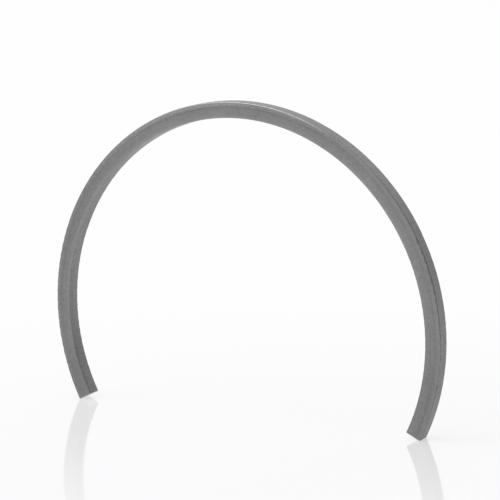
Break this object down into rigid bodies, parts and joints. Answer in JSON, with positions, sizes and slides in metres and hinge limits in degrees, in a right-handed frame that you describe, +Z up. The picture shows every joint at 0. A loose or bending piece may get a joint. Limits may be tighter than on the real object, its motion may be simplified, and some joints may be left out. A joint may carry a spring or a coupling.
{
  "type": "bearing locating ring",
  "caption": "Open C-shaped steel ring of rectangular section that fills the gap beside a bearing in its housing and fixes it endways.",
  "frame": {"origin": "on the ring's axis, half way through its width", "axes": "+Y along the ring's axis from its front face to its back face, +Z up through the middle of the arc, away from the opening, +X to the right seen from the front"},
  "size_m": [0.14, 0.005, 0.101],
  "materials": {
    "steel": "matt grey drawn bar with rounded edges"
  },
  "bodies": {
    "root": {"locating_ring": "steel"}
  },
  "joints": []
}
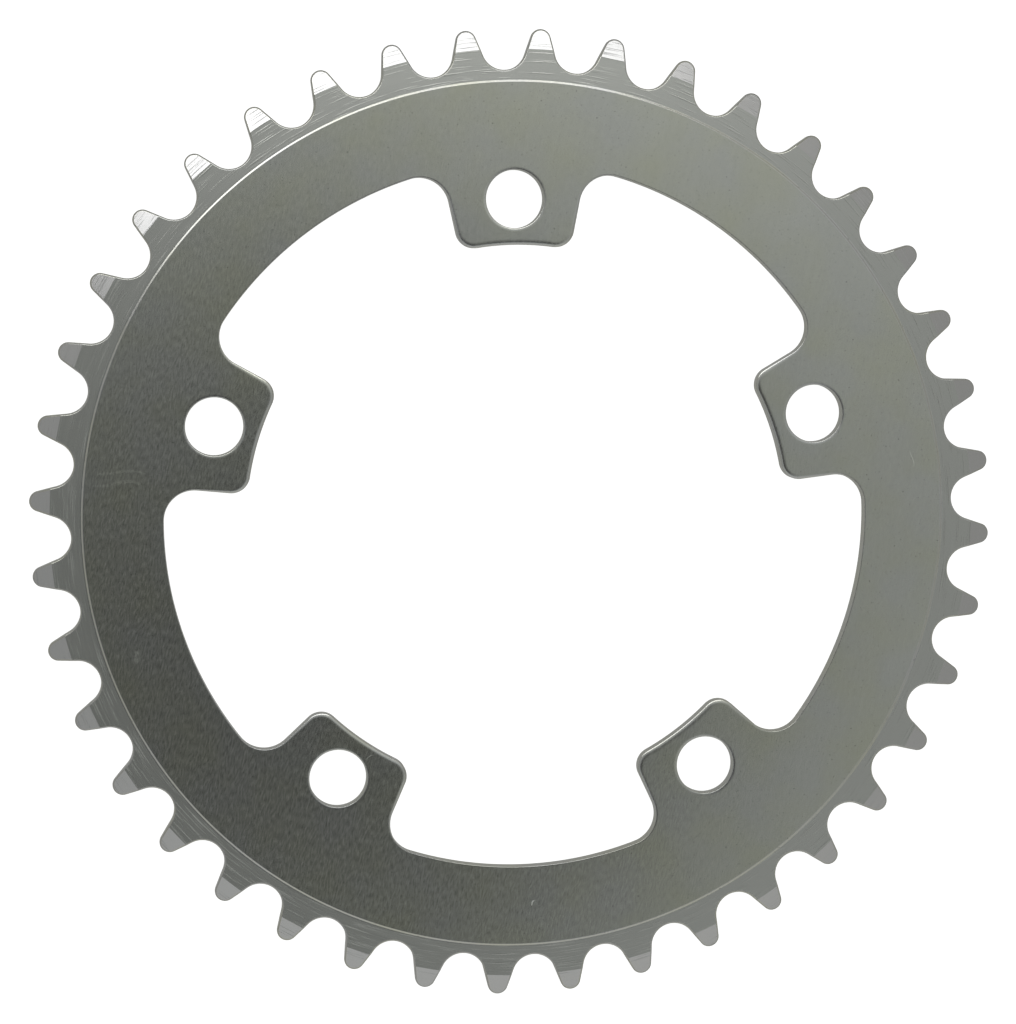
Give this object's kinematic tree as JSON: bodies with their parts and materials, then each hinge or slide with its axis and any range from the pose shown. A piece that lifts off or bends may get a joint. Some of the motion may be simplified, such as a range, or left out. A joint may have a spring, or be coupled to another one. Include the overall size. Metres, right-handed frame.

* Goal *
Find each line in the records holding the string "that" and show it.

* Reply to the task *
Break this object down into rigid bodies, parts and joints. Answer in JSON, with positions, sizes and slides in metres and hinge limits in degrees, in a right-handed frame that you describe, +Z up. The picture shows every joint at 0. A loose or bending piece may get a joint. Limits may be tighter than on the real object, its motion may be simplified, and some joints may be left out. A joint may carry a spring or a coupling.
  "caption": "Open C-shaped steel ring of rectangular section that fills the gap beside a bearing in its housing and fixes it endways.",
Give this object's kinematic tree as JSON: bodies with their parts and materials, then each hinge or slide with its axis and any range from the pose shown. A piece that lifts off or bends may get a joint. Some of the motion may be simplified, such as a range, or left out. A joint may have a spring, or be coupled to another one. Include the overall size. Metres, right-handed frame.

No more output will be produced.